» Recorded information:
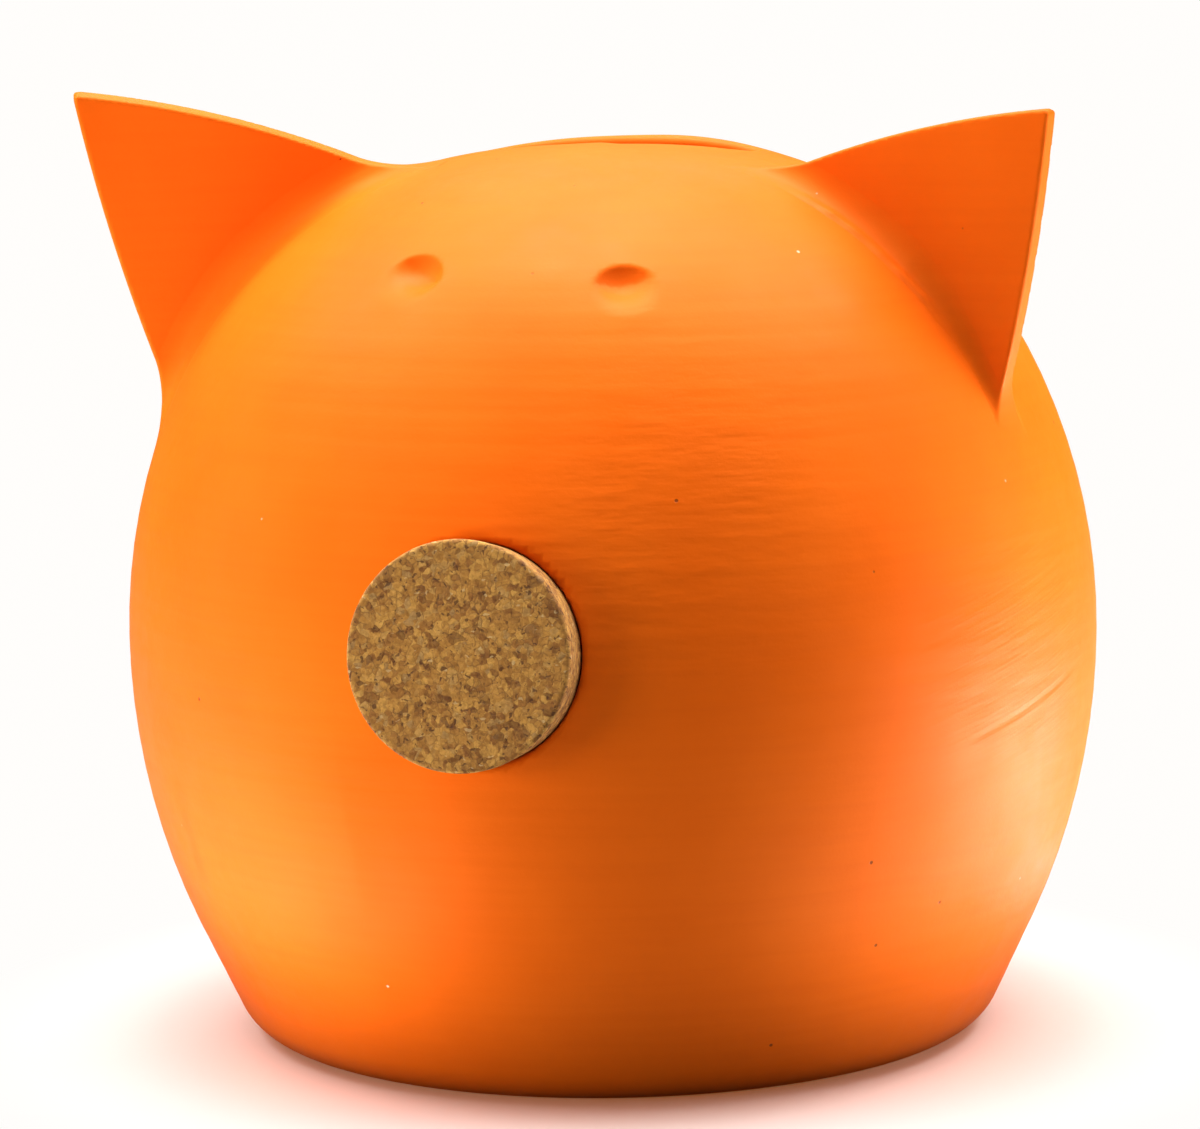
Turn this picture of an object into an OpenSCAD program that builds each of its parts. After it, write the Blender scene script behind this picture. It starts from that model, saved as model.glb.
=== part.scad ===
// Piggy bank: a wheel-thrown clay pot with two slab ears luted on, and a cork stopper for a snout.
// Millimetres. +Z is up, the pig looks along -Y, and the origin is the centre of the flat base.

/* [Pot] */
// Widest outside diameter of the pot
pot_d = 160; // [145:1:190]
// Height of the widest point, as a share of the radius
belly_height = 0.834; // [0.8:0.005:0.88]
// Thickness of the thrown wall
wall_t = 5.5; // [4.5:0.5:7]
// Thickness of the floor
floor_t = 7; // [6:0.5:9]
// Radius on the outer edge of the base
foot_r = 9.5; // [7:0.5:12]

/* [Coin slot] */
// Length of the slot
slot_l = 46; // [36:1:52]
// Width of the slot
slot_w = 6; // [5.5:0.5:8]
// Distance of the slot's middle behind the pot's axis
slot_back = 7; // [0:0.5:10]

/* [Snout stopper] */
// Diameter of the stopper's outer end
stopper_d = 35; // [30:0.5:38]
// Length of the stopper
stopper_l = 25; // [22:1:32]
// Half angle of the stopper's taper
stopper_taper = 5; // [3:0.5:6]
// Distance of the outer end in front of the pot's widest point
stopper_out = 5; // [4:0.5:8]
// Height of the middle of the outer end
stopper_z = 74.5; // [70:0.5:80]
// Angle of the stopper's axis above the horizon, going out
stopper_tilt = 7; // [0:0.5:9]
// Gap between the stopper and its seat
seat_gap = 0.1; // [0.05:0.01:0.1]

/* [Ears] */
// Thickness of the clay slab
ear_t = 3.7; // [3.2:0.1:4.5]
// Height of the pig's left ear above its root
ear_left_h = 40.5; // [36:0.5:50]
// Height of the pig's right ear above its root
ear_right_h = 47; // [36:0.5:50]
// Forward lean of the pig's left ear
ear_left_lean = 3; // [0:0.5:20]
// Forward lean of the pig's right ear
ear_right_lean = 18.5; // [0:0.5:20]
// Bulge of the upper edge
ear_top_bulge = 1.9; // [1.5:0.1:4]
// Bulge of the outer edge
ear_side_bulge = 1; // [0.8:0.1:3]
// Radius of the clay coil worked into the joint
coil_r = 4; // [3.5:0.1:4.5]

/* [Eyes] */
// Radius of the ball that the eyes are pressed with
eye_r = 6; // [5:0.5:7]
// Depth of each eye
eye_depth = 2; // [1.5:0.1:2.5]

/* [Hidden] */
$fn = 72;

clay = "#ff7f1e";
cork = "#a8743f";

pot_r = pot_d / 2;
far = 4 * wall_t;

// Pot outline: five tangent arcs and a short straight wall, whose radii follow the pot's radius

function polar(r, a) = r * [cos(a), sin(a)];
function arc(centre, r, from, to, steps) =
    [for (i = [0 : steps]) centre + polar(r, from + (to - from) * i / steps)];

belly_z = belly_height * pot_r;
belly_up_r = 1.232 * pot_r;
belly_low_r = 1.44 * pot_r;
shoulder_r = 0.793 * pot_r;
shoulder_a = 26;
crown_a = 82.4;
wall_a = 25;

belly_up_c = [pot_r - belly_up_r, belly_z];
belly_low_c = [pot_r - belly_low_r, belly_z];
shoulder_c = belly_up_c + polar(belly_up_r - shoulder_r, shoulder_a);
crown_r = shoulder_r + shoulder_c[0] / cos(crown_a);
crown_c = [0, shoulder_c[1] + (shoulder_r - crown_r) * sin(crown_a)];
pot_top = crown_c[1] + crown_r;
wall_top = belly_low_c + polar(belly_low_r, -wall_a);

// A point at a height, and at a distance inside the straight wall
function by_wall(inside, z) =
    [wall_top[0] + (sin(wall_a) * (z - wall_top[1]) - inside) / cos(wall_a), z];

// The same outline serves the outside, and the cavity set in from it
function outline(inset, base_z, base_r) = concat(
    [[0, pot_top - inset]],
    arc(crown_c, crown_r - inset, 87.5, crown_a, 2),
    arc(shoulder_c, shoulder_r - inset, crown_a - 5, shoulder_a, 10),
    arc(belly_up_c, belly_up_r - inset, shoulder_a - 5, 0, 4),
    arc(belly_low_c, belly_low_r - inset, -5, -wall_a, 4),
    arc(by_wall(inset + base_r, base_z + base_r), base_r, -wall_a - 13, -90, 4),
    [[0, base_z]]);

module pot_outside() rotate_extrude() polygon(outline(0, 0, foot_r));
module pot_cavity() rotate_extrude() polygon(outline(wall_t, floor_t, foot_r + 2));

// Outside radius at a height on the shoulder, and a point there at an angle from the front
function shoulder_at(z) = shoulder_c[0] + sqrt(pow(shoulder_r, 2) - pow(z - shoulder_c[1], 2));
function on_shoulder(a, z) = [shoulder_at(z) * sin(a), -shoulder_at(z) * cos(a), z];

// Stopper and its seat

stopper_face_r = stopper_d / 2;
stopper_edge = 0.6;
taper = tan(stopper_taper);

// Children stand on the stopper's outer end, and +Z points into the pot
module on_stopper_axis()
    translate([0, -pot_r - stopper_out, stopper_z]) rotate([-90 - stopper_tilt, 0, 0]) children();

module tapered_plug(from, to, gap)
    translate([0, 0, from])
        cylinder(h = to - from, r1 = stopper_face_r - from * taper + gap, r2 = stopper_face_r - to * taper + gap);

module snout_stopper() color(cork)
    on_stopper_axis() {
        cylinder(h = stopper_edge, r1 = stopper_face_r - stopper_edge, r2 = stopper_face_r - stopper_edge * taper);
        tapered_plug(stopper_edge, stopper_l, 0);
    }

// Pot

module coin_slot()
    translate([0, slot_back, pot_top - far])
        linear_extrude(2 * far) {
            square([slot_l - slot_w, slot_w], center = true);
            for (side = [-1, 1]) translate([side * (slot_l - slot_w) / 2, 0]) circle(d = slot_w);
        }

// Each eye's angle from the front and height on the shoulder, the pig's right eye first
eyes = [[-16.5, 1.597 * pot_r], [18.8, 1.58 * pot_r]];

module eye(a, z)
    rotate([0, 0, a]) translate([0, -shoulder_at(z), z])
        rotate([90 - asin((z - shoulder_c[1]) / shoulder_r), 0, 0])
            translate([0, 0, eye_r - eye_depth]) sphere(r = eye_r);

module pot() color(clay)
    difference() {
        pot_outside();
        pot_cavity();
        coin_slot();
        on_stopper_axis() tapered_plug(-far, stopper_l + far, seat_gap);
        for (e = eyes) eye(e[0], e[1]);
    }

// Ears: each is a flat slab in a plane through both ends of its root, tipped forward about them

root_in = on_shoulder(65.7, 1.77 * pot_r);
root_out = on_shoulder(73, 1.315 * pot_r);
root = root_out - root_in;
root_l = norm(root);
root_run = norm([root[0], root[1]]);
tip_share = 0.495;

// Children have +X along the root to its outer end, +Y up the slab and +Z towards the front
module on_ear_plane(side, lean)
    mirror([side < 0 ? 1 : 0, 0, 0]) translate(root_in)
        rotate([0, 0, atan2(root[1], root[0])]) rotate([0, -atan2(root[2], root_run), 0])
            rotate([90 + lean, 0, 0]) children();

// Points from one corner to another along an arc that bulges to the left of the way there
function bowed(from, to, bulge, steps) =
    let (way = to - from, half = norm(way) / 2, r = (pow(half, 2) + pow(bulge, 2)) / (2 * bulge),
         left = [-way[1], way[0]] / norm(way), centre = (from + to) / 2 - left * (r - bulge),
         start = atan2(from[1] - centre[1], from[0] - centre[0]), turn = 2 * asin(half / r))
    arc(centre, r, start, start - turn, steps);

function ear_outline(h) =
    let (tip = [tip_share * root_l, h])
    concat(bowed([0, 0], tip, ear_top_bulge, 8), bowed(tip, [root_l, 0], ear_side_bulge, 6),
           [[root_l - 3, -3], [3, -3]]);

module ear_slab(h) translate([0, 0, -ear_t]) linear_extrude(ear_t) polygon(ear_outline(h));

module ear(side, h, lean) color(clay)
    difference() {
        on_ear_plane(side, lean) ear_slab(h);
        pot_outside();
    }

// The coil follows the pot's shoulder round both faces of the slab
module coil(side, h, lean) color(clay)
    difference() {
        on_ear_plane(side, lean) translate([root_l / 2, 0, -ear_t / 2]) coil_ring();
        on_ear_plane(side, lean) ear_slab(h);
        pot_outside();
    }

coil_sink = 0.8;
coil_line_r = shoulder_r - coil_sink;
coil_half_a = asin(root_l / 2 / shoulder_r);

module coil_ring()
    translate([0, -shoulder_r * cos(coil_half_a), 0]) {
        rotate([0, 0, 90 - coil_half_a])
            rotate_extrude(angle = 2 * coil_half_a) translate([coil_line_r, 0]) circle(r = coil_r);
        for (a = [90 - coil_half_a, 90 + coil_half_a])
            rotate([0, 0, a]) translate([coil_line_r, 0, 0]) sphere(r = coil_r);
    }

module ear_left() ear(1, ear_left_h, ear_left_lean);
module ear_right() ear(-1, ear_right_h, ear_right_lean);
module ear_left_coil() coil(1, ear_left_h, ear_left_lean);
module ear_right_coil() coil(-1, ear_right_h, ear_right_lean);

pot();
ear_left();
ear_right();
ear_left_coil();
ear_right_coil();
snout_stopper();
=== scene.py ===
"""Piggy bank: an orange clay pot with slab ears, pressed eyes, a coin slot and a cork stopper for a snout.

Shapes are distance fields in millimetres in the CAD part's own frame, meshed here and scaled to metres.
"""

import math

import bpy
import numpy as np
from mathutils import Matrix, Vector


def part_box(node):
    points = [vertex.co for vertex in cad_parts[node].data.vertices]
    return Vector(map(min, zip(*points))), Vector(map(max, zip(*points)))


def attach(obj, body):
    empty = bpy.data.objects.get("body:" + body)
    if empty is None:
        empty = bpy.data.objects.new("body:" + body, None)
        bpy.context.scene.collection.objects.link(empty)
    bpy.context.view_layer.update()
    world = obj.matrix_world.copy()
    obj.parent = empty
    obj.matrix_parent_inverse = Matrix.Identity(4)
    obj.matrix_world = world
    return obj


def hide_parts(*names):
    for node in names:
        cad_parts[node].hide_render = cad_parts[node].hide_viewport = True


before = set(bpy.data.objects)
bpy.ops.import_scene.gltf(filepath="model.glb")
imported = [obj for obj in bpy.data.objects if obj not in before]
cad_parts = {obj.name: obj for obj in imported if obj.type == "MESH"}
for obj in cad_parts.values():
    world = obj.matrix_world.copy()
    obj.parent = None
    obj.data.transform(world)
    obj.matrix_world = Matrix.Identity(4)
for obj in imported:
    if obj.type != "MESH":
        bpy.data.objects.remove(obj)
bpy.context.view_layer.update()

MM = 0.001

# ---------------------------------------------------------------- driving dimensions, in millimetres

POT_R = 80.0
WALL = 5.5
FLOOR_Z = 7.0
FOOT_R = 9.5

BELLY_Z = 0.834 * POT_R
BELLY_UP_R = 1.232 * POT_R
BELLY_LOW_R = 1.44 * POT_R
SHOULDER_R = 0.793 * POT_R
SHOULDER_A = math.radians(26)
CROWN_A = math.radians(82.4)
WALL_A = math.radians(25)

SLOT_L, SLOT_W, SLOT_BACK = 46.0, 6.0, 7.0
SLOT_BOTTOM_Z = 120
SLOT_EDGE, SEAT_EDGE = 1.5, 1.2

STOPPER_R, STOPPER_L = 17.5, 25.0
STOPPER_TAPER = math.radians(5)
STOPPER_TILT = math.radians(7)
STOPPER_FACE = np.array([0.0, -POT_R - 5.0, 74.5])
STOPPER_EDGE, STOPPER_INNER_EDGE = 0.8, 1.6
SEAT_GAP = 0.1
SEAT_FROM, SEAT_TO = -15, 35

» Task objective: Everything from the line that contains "coil_sink = 0.8;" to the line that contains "imported = [obj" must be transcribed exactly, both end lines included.

» Complete response:
coil_sink = 0.8;
coil_line_r = shoulder_r - coil_sink;
coil_half_a = asin(root_l / 2 / shoulder_r);

module coil_ring()
    translate([0, -shoulder_r * cos(coil_half_a), 0]) {
        rotate([0, 0, 90 - coil_half_a])
            rotate_extrude(angle = 2 * coil_half_a) translate([coil_line_r, 0]) circle(r = coil_r);
        for (a = [90 - coil_half_a, 90 + coil_half_a])
            rotate([0, 0, a]) translate([coil_line_r, 0, 0]) sphere(r = coil_r);
    }

module ear_left() ear(1, ear_left_h, ear_left_lean);
module ear_right() ear(-1, ear_right_h, ear_right_lean);
module ear_left_coil() coil(1, ear_left_h, ear_left_lean);
module ear_right_coil() coil(-1, ear_right_h, ear_right_lean);

pot();
ear_left();
ear_right();
ear_left_coil();
ear_right_coil();
snout_stopper();
=== scene.py ===
"""Piggy bank: an orange clay pot with slab ears, pressed eyes, a coin slot and a cork stopper for a snout.

Shapes are distance fields in millimetres in the CAD part's own frame, meshed here and scaled to metres.
"""

import math

import bpy
import numpy as np
from mathutils import Matrix, Vector


def part_box(node):
    points = [vertex.co for vertex in cad_parts[node].data.vertices]
    return Vector(map(min, zip(*points))), Vector(map(max, zip(*points)))


def attach(obj, body):
    empty = bpy.data.objects.get("body:" + body)
    if empty is None:
        empty = bpy.data.objects.new("body:" + body, None)
        bpy.context.scene.collection.objects.link(empty)
    bpy.context.view_layer.update()
    world = obj.matrix_world.copy()
    obj.parent = empty
    obj.matrix_parent_inverse = Matrix.Identity(4)
    obj.matrix_world = world
    return obj


def hide_parts(*names):
    for node in names:
        cad_parts[node].hide_render = cad_parts[node].hide_viewport = True


before = set(bpy.data.objects)
bpy.ops.import_scene.gltf(filepath="model.glb")
imported = [obj for obj in bpy.data.objects if obj not in before]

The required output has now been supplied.